In today’s hustle culture-obsessed environment, it’s easy to get too much of a good thing.
When productivity becomes toxic, it can lead to some negative side effects. You may feel nagging anxiety when you try to relax—a pervasive sense that you should be doing something. You may experience a lack of fulfillment when you achieve a goal since there are always more goals to achieve. You could also suffer from guilt as your to-do list continues to grow, and you can’t seem to get it all done. Your personal relationships may also suffer, as spending time with friends and loved ones are pushed aside in your pursuit of accomplishment.
Paradoxically, this obsession with producing can make you less productive. Rest and downtime are essential to creating our best work. When you’re running on empty, it can take longer to produce the same results. Or you may be unable to produce those results at all.
This can trap you in a cycle—you feel you must devote more and more time to being productive, but the output gets worse. Eventually, you may burn out entirely.

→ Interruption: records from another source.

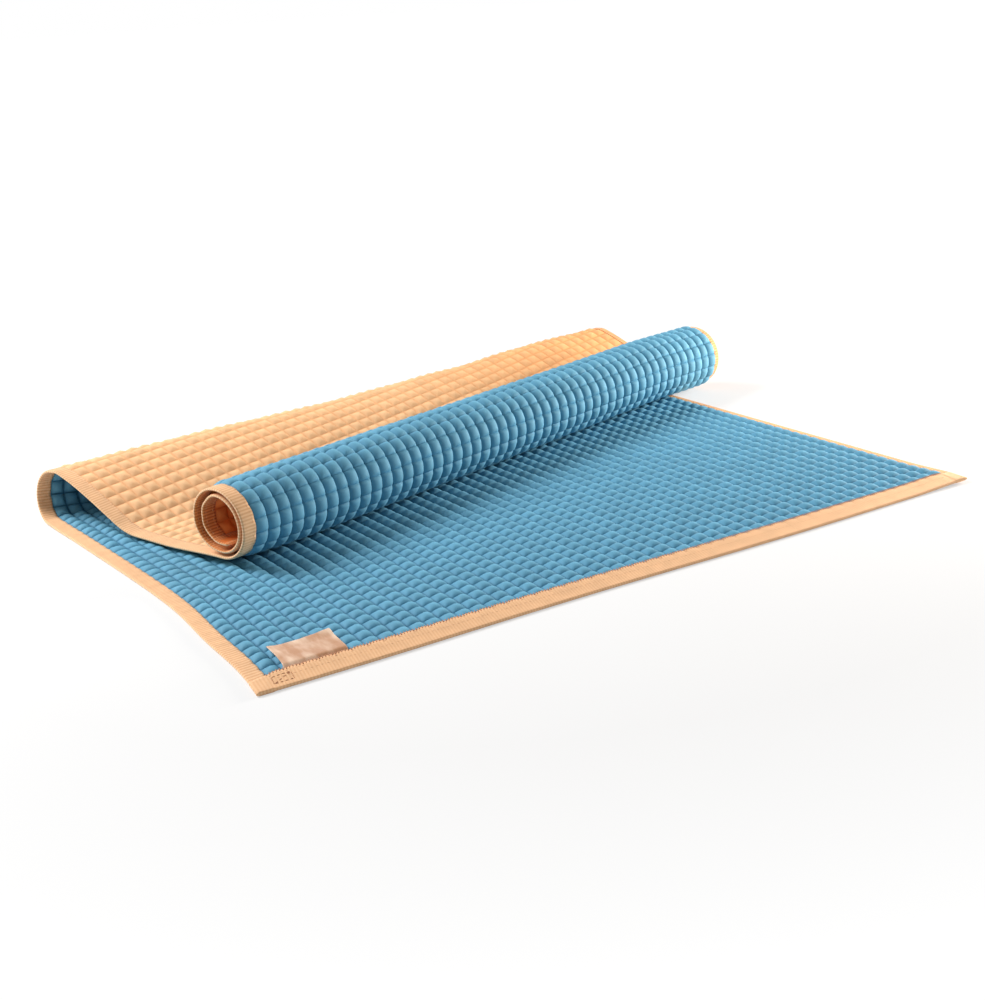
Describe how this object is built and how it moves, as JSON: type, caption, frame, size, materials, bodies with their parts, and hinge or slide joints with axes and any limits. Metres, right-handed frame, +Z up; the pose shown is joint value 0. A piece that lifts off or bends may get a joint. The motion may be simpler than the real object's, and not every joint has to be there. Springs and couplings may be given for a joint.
{
  "type": "rubber cot sheet",
  "caption": "Reversible quilted rubber cot sheet with woven edge binding, laid flat, folded back over itself and rolled up at its free end.",
  "frame": {"origin": "on the floor plane under the flat part of the sheet, 250 mm behind the front edge and half way between the side edges", "axes": "+X along the front edge to the right, +Y away from the front edge towards the fold, +Z up"},
  "size_m": [0.6512, 0.5132, 0.0633],
  "materials": {
    "blue_rubber": "matt moulded rubber with puffed square cells",
    "peach_rubber": "matt moulded rubber with low pyramid cells",
    "binding_tape": "ribbed woven tape",
    "thread": "spun sewing thread",
    "label_satin": "woven satin, blank"
  },
  "bodies": {
    "laid_sheet": {"binding_front": "binding_tape", "needle_thread_front": "thread", "bobbin_thread_front": "thread", "label": "label_satin", "blue_face_flat": "blue_rubber", "peach_back_flat": "peach_rubber", "binding_left_flat": "binding_tape", "needle_thread_left_flat": "thread", "bobbin_thread_left_flat": "thread", "binding_right_flat": "binding_tape", "needle_thread_right_flat": "thread", "bobbin_thread_right_flat": "thread", "blue_face_fold": "blue_rubber", "peach_back_fold": "peach_rubber", "binding_left_fold": "binding_tape", "needle_thread_left_fold": "thread", "bobbin_thread_left_fold": "thread", "binding_right_fold": "binding_tape", "needle_thread_right_fold": "thread", "bobbin_thread_right_fold": "thread"},
    "rolled_end": {"binding_back": "binding_tape", "needle_thread_back": "thread", "bobbin_thread_back": "thread", "blue_face_rolled": "blue_rubber", "peach_back_rolled": "peach_rubber", "binding_left_rolled": "binding_tape", "needle_thread_left_rolled": "thread", "bobbin_thread_left_rolled": "thread", "binding_right_rolled": "binding_tape", "needle_thread_right_rolled": "thread", "bobbin_thread_right_rolled": "thread"}
  },
  "joints": [
    {"name": "fold_opens", "type": "hinge", "parent": "laid_sheet", "child": "rolled_end", "pos_m": [-0.00502, 0.20967, 0.0224], "axis": [-0.9895, -0.1444, 0], "range_deg": [0, 90], "deforming": ["blue_face_fold", "peach_back_fold", "binding_left_fold", "needle_thread_left_fold", "bobbin_thread_left_fold", "binding_right_fold", "needle_thread_right_fold", "bobbin_thread_right_fold"]}
  ]
}
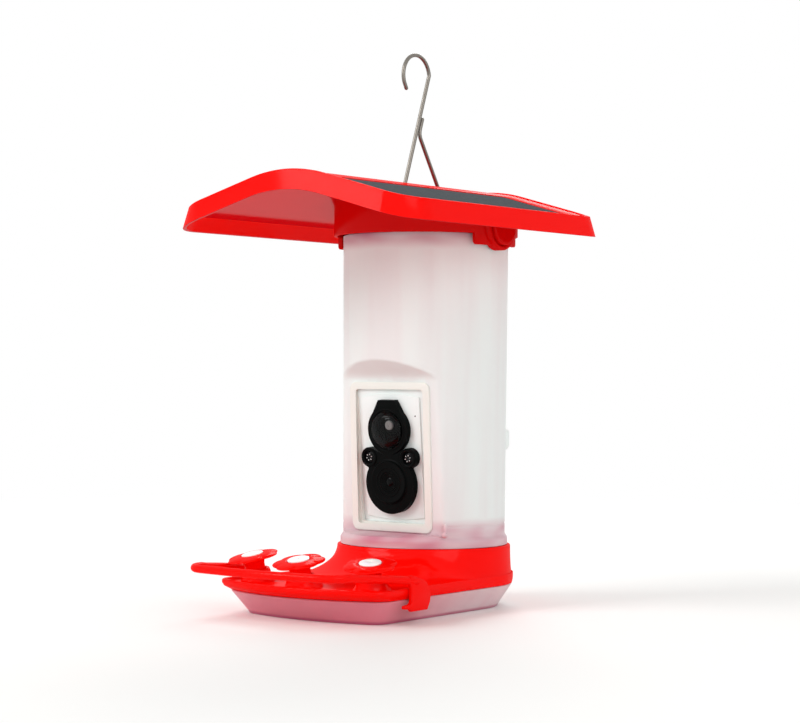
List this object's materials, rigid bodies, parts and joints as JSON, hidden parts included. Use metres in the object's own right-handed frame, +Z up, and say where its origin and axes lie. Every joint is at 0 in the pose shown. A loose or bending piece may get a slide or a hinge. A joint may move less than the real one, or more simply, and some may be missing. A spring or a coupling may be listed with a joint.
{
  "type": "smart bird feeder",
  "caption": "Hummingbird feeder: a frosted nectar bottle with a camera in its front, a solar roof on a wire hanger, and a twist-off red base with flower ports and a perch.",
  "frame": {"origin": "on the bottle's axis, on the face that the nectar tray stands on", "axes": "+Z up along the bottle; the flowers, the perch and the camera face -Y; +X is the object's right as seen from the front"},
  "size_m": [0.1724, 0.2159, 0.3197],
  "materials": {
    "red_plastic": "glossy red moulded plastic",
    "frosted_plastic": "frosted translucent plastic",
    "tray_plastic": "clear plastic with a slight haze",
    "white_plastic": "satin off-white plastic",
    "port_plastic": "glossy white plastic",
    "black_plastic": "glossy black plastic",
    "dark_lens": "polished black lens",
    "sensor_window": "dark infrared window with a faceted inside",
    "steel_wire": "bright bent steel wire",
    "screw_steel": "zinc-plated screws",
    "spring_steel": "spring steel",
    "seal_rubber": "soft grey silicone",
    "port_rubber": "soft off-white rubber",
    "solar_cells": "dark laminated solar cells",
    "circuit_board": "green soldermask",
    "battery_sleeve": "blue shrink sleeve"
  },
  "bodies": {
    "base": {"nectar_tray": "tray_plastic", "tray_gasket": "seal_rubber", "base_deck": "red_plastic", "bottle_seal": "seal_rubber", "perch_rail": "red_plastic"},
    "bottle": {"nectar_bottle": "frosted_plastic", "roof_shell": "red_plastic", "roof_collar": "red_plastic", "collar_screw_front_left": "screw_steel", "collar_screw_front_right": "screw_steel", "collar_screw_rear_left": "screw_steel", "collar_screw_rear_right": "screw_steel", "hanger_retainer": "black_plastic", "retainer_screw_left": "screw_steel", "retainer_screw_right": "screw_steel", "solar_panel_left": "solar_cells", "solar_panel_right": "solar_cells", "button_spring_left": "spring_steel", "button_spring_right": "spring_steel"},
    "flower_left": {"flower_left": "red_plastic", "port_insert_left": "port_plastic"},
    "flower_middle": {"flower_middle": "red_plastic", "port_insert_middle": "port_plastic"},
    "flower_right": {"flower_right": "red_plastic", "port_insert_right": "port_plastic"},
    "hanger": {"hanger_wire": "steel_wire"},
    "release_button_left": {"release_button_left": "red_plastic"},
    "release_button_right": {"release_button_right": "red_plastic"},
    "camera": {"camera_front_shell": "white_plastic", "camera_rear_shell": "white_plastic", "camera_screw_upper_left": "screw_steel", "camera_screw_upper_right": "screw_steel", "camera_screw_lower_left": "screw_steel", "camera_screw_lower_right": "screw_steel", "camera_faceplate": "black_plastic", "motion_sensor_dome": "sensor_window", "lens_cover": "dark_lens", "lens_barrel": "black_plastic", "infrared_lamp_left": "dark_lens", "infrared_lamp_right": "dark_lens", "main_board": "circuit_board", "battery_cell": "battery_sleeve"},
    "port_cover": {"charging_port_cover": "port_rubber"}
  },
  "joints": [
    {"name": "base_twist", "type": "hinge", "parent": "base", "child": "bottle", "pos_m": [0, 0, 0.0196], "axis": [0, 0, 1], "range_deg": [0, 30]},
    {"name": "flower_left_lift", "type": "slide", "parent": "base", "child": "flower_left", "axis": [-0.085, -0.2083, 0.9744], "range_m": [0, 0.018]},
    {"name": "flower_middle_lift", "type": "slide", "parent": "base", "child": "flower_middle", "axis": [0, -0.225, 0.9744], "range_m": [0, 0.018]},
    {"name": "flower_right_lift", "type": "slide", "parent": "base", "child": "flower_right", "axis": [0.085, -0.2083, 0.9744], "range_m": [0, 0.018]},
    {"name": "hanger_swing", "type": "hinge", "parent": "bottle", "child": "hanger", "pos_m": [0, 0, 0.2385], "axis": [0, 1, 0], "range_deg": [-45, 45]},
    {"name": "release_button_left_press", "type": "slide", "parent": "bottle", "child": "release_button_left", "axis": [1, 0, 0], "range_m": [0, 0.0025], "stiffness_N_per_m": 800, "deforming": ["button_spring_left"]},
    {"name": "release_button_right_press", "type": "slide", "parent": "bottle", "child": "release_button_right", "axis": [-1, 0, 0], "range_m": [0, 0.0025], "stiffness_N_per_m": 800, "deforming": ["button_spring_right"]},
    {"name": "camera_pull", "type": "slide", "parent": "bottle", "child": "camera", "axis": [0, 1, 0], "range_m": [0, 0.085]},
    {"name": "charging_port_cover_flap", "type": "hinge", "parent": "camera", "child": "port_cover", "pos_m": [0, 0.04925, 0.0644], "axis": [1, 0, 0], "range_deg": [0, 100]}
  ]
}
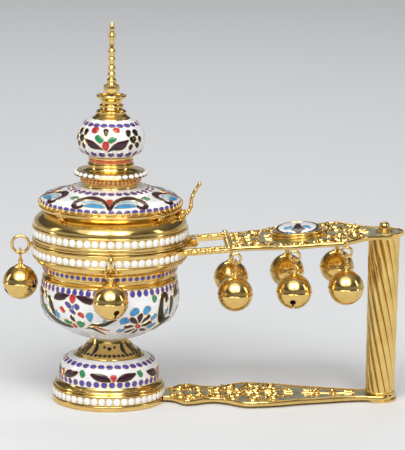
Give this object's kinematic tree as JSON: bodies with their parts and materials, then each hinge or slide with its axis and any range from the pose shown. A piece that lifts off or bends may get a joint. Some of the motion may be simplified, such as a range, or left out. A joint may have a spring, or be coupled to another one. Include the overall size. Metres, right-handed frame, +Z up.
{
  "type": "hand censer",
  "caption": "Footed incense bowl with a hinged lid, carried by two leaf-shaped plates and an upright fluted grip, with small round bells hung on rings.",
  "frame": {"origin": "centre of the foot's underside, on the surface that the censer stands on", "axes": "+Z up along the axis of foot, bowl and lid; +X from the bowl to the grip; +Y away from the side with the near bells"},
  "size_m": [0.2531, 0.1352, 0.2406],
  "materials": {
    "gilt_metal": "polished gilding over chased and cast brass",
    "white_enamel": "glossy white enamel with coloured cells between gold wires",
    "red_enamel": "glossy red enamel",
    "pearl_enamel": "glossy white enamel beads",
    "steel": "plain turned steel"
  },
  "bodies": {
    "stand": {"foot_base_plate": "gilt_metal", "foot_rim": "gilt_metal", "foot_pearl_band": "pearl_enamel", "foot_dome": "white_enamel", "foot_neck": "gilt_metal", "stem_bolt": "steel", "stem_nut": "steel", "bowl": "white_enamel", "bowl_collar": "gilt_metal", "bowl_rim_ring": "gilt_metal", "bowl_pearl_band": "pearl_enamel", "coal_pan": "steel", "hinge_pin": "steel", "upper_handle_plate": "gilt_metal", "medallion_bezel": "gilt_metal", "medallion": "white_enamel", "lower_handle_plate": "gilt_metal", "handle_post": "gilt_metal", "post_foot_nut": "gilt_metal", "tie_rod": "steel", "ball_nut": "gilt_metal", "eye_inner_near": "gilt_metal", "eye_inner_far": "gilt_metal", "eye_middle_near": "gilt_metal", "eye_middle_far": "gilt_metal", "eye_outer_near": "gilt_metal", "eye_outer_far": "gilt_metal", "eye_bowl_left": "gilt_metal", "eye_bowl_front": "gilt_metal", "eye_bowl_back": "gilt_metal"},
    "lid": {"lid_shell": "gilt_metal", "lid_pearl_band": "pearl_enamel", "lid_disc_rim": "gilt_metal", "lid_disc": "white_enamel", "thumb_lever": "gilt_metal", "pearl_collar": "gilt_metal", "red_drum": "red_enamel", "knob": "white_enamel", "knob_cap": "gilt_metal", "spire": "gilt_metal", "lid_bolt": "steel"},
    "hung_inner_near": {"bell_inner_near": "gilt_metal", "pellet_inner_near": "steel"},
    "hung_inner_far": {"bell_inner_far": "gilt_metal", "pellet_inner_far": "steel"},
    "hung_middle_near": {"bell_middle_near": "gilt_metal", "pellet_middle_near": "steel"},
    "hung_middle_far": {"bell_middle_far": "gilt_metal", "pellet_middle_far": "steel"},
    "hung_outer_near": {"bell_outer_near": "gilt_metal", "pellet_outer_near": "steel"},
    "hung_outer_far": {"bell_outer_far": "gilt_metal", "pellet_outer_far": "steel"},
    "hung_bowl_left": {"bell_bowl_left": "gilt_metal", "pellet_bowl_left": "steel"},
    "hung_bowl_front": {"bell_bowl_front": "gilt_metal", "pellet_bowl_front": "steel"},
    "hung_bowl_back": {"bell_bowl_back": "gilt_metal", "pellet_bowl_back": "steel"}
  },
  "joints": [
    {"name": "lid_hinge", "type": "hinge", "parent": "stand", "child": "lid", "pos_m": [0.0525, 0, 0.10225], "axis": [0, 1, 0], "range_deg": [0, 75]},
    {"name": "swing_inner_near", "type": "hinge", "parent": "stand", "child": "hung_inner_near", "pos_m": [0.07794, -0.0248, 0.09317], "axis": [1, 0, 0], "range_deg": [-70, 70]},
    {"name": "swing_inner_far", "type": "hinge", "parent": "stand", "child": "hung_inner_far", "pos_m": [0.07794, 0.0248, 0.09317], "axis": [1, 0, 0], "range_deg": [-70, 70]},
    {"name": "swing_middle_near", "type": "hinge", "parent": "stand", "child": "hung_middle_near", "pos_m": [0.11425, -0.0311, 0.09634], "axis": [1, 0, 0], "range_deg": [-70, 70]},
    {"name": "swing_middle_far", "type": "hinge", "parent": "stand", "child": "hung_middle_far", "pos_m": [0.11425, 0.0311, 0.09634], "axis": [1, 0, 0], "range_deg": [-70, 70]},
    {"name": "swing_outer_near", "type": "hinge", "parent": "stand", "child": "hung_outer_near", "pos_m": [0.14646, -0.03141, 0.09913], "axis": [1, 0, 0], "range_deg": [-70, 70]},
    {"name": "swing_outer_far", "type": "hinge", "parent": "stand", "child": "hung_outer_far", "pos_m": [0.14646, 0.03141, 0.09913], "axis": [1, 0, 0], "range_deg": [-70, 70]},
    {"name": "swing_bowl_left", "type": "hinge", "parent": "stand", "child": "hung_bowl_left", "pos_m": [-0.0563, 0, 0.09415], "axis": [1, 0, 0], "range_deg": [-60, 60]},
    {"name": "swing_bowl_front", "type": "hinge", "parent": "stand", "child": "hung_bowl_front", "pos_m": [0, -0.0563, 0.09415], "axis": [0, 1, 0], "range_deg": [-60, 60]},
    {"name": "swing_bowl_back", "type": "hinge", "parent": "stand", "child": "hung_bowl_back", "pos_m": [0, 0.0563, 0.09415], "axis": [0, 1, 0], "range_deg": [-60, 60]}
  ]
}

How to Avoid Toxic Productivity
It doesn’t have to be this way! Use these tips to take the toxicity out of your productivity.
Set Healthy Boundaries
If you have trouble “turning off” after work, perhaps you need to set a firm boundary with your evening and weekend availability. That could mean you put your laptop away, and keep your cell phone in another room to keep yourself out of your inbox.
It can also mean learning how to say no, both in your work and personal life. Taking on more projects than you can handle is a surefire path to overwork. The church auction or PTA bake sale may need to find another organizer this year!
Schedule Downtime
Some of us tend to fill empty spaces on the calendar with more work. But if you schedule leisure into your day, you can avoid that nagging feeling that you “should” be doing something else. If 6:00pm to 7:30pm is scheduled for reading a novel or watching a favorite show, then you’re not slacking—you’re keeping to the schedule!
Be Realistic About What You Can Complete In A Day
Regardless of how much you want to accomplish, the fact is there are only so many work hours in the day. You can try to squeeze more work into your schedule through efficiencies and focus techniques, but no “hacks” will let you finish 12 hours of work in a 9-hour day.
Take an objective view of your schedule. If it normally takes two hours to prepare for a weekly meeting, don’t pretend you can do it in one. Also, leave yourself some buffer around tasks and meetings. If you pack every minute of your day with work, you leave no time for the inevitable bathroom breaks, snacks, or short stretch sessions—which can ultimately help you be more productive, not less.
Outsource What You Can
Is there any reason you have to be the one to place that supply order or start looking for a new freelance graphic designer? Are there any tasks that you can delete from your task list entirely, as they’re neither urgent nor important?
The same applies to your personal life. Could you order groceries for delivery, instead of spending an hour at the grocery store? Can you work with a personal trainer to create a shorter, more effective gym routine?
Remember—the point isn’t to free up your time for more work. It’s to free up your time for more relaxation, so you can recharge and bring your best self to your working hours!
Practice Doing Nothing
The increasingly frenetic pace of modern life has all but eradicated the skill of doing nothing. But you can get it back.
Next time you’re standing in a checkout line, resist the temptation to check your email or hop on social media. Just stand there. Yup. Wait and do nothing. Or set a timer for five minutes and lay on the floor. No podcast, no music. Or sit in the backyard and watch the trees blow in the breeze.
It will feel strange at first. But these brief moments of deliberate non-productivity can help to reset that pull to be constantly doing.